Avec autant d’investissements pour renouveller le système, pourquoi le Canada se classe-t-il toujours au dernier rang des pays de l’OCDE en matière d’accès le jour même ou d’urgence aux soins primaires, de soins après les heures normales de bureau et de temps d’attente? Certains évoquent la complexité de nos patients; d’autres soutiennent que les données ne tiennent pas compte de notre situation. Peut-être. Mais sommes-nous les seuls MF à traiter des cas complexes? Les données sont-elles erronées ici et exactes ailleurs? Un sondage Ipsos mené pour l’AMC laisse croire que les Canadiens ont moins de respect pour les médecins.2 Matière à réflexion sur le plan individuel, professionnel et des systèmes.
Deux catalyseurs ont démontré qu’ils renforcent les soins primaires lorsqu’ils sont mis en œuvre de manière cohérente : les équipes et les DMÉ.3 Une prestation inter et intraprofessionnelle bien intégrée des soins est avantageuse pour les patients et les fournisseurs. Et même si l’implantation des DMÉ peut parfois être frustrante, peu d’entre nous retourneraient aux dossiers papier; les DMÉ peuvent faciliter les soins interprofessionnels, améliorer la qualité et nous aider à mieux gérer la sécurité des patients.
Deux autres facteurs sont fortement corrélés avec les soins de grande qualité : 1) des objectifs clairs et l’alignement des priorités et des buts des décideurs et des fournisseurs (notamment, une intention délibérée de fournir des soins centrés sur le patient) en matière de soins, et 2) le financement du système de santé et une rémunération qui accorde la priorité aux soins.3
Le concept de Centre de médecine de famille (CMF) pourrait être un autre catalyseur. Plusieurs modèles fondés sur le CMF ont vu le jour et ont donné des résultats immédiats : hausse du taux de satisfaction des patients et des fournisseurs, baisse des visites à l’urgence et après les heures de bureau, meilleure prise en charge des maladies chroniques et adhérence accrue aux plans de traitement.4
De nombreux praticiens s’impliquent désormais dans l’enseignement et la recherche. Il sera important de soutenir l’engagement des superviseurs communautaires et tous les enseignants doivent investir dans leur perfectionnement. Cela dit, ce travail devra être rémunéré et reconnu adéquatement pour maintenir les mandats universitaires, soutenir la recherche et ainsi refléter la maturité de notre discipline.

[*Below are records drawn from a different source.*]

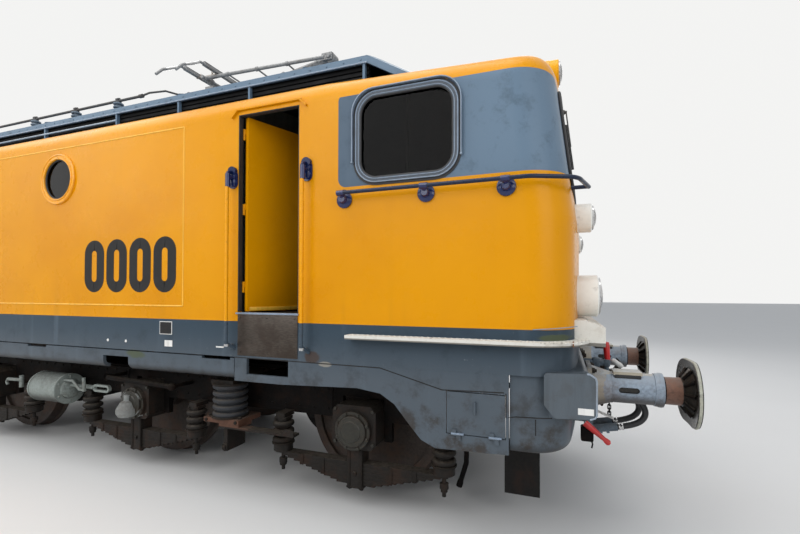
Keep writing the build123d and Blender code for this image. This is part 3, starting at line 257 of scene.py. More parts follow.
@dataclass(frozen=True)
class BodyPaint:
    """The coach paint: warm yellow and blue-grey, slightly wavy sheet, streaked and dusty."""

    name: str
    livery: Livery
    yellow: RGB = (0.7, 0.29, 0.0005)
    deep_yellow: RGB = (0.62, 0.24, 0.0005)
    # Painted light: the mask's grey where light falls on it, towards the nose and at its top, and where it
    # is shaded, further back
    mask_lit_grey: RGB = (0.132, 0.194, 0.262)
    mask_shaded_grey: RGB = (0.078, 0.114, 0.156)
    grey: RGB = (0.037, 0.058, 0.079)
    dark_grey: RGB = (0.024, 0.036, 0.047)
    skirt_grey: RGB = (0.08, 0.098, 0.116)
    mask_rear: float = 7.055
    mask_low: float = 2.486 + RAIL
    mask_high: float = 3.196 + RAIL
    mask_corner: float = 0.065
    mask_dip: float = 0.035
    roof_line: float = 3.345 + RAIL
    nose_start: float = 8.3
    dust: RGB = (0.36, 0.17, 0.012)
    chalk: RGB = (0.125, 0.165, 0.205)
    soil: RGB = (0.044, 0.036, 0.029)
    # Painted shade on faces that look down
    underside_shade: RGB = (0.022, 0.019, 0.017)
    chips: RGB = (0.28, 0.3, 0.31)
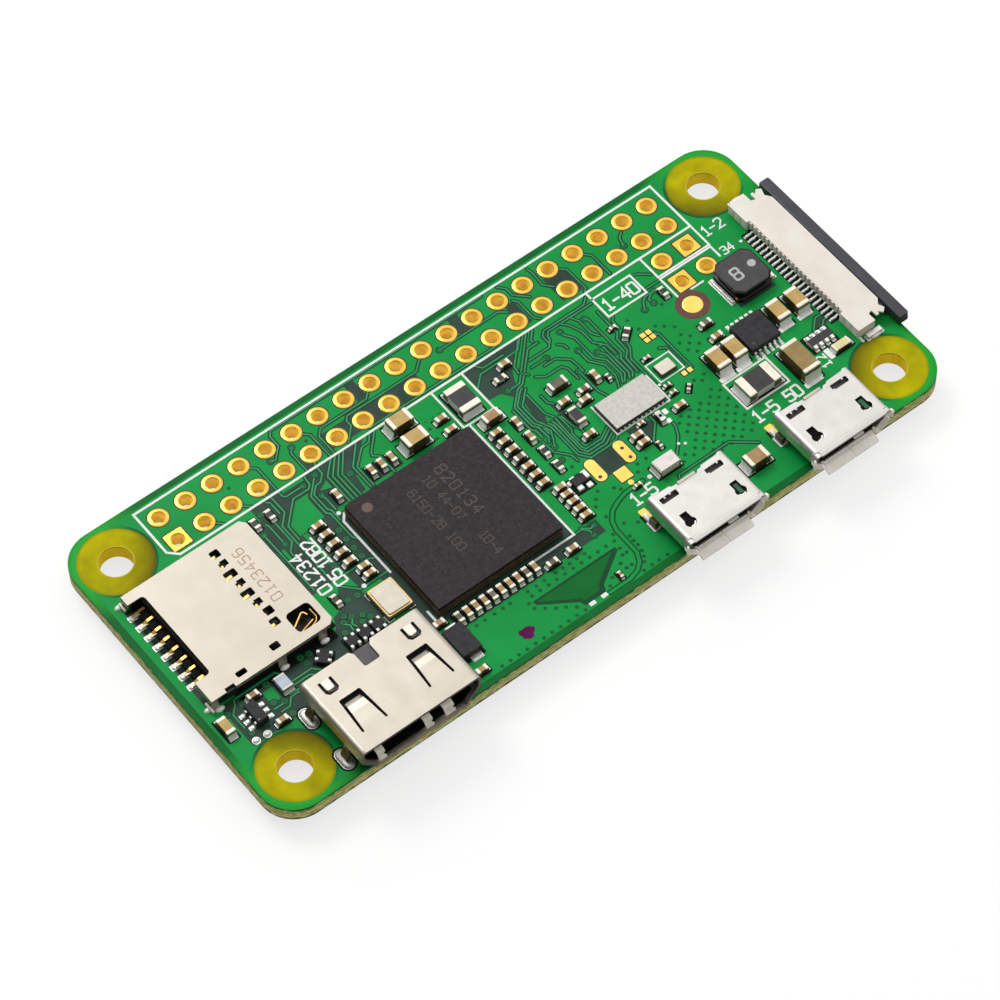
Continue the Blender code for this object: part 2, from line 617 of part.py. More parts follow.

Un mot sur le volume par rapport à la valeur : les cas complexes peuvent certainement exiger plus de temps. Toutefois, un travail d’équipe devrait permettre de mieux répondre aux besoins des patients tout en habilitant les médecins à dispenser des soins et à rencontrer un nombre raisonnable de patients chaque jour.
Quelles devraient être nos priorités en médecine familiale? Un dialogue sincère et respectueux, et un consensus entre les décideurs et les médecins sont des conditions sine qua non pour parvenir à un accord. Il faudra porter une l’attention particulière à l’accès, à l’établissement de liens avec les MF qui travaillent avec d’autres fournisseurs, à l’amélioration continue de la qualité et à l’implication des patients. Ces priorités aideraient à améliorer la santé et les soins et, en dernière analyse, à réduire les coûts.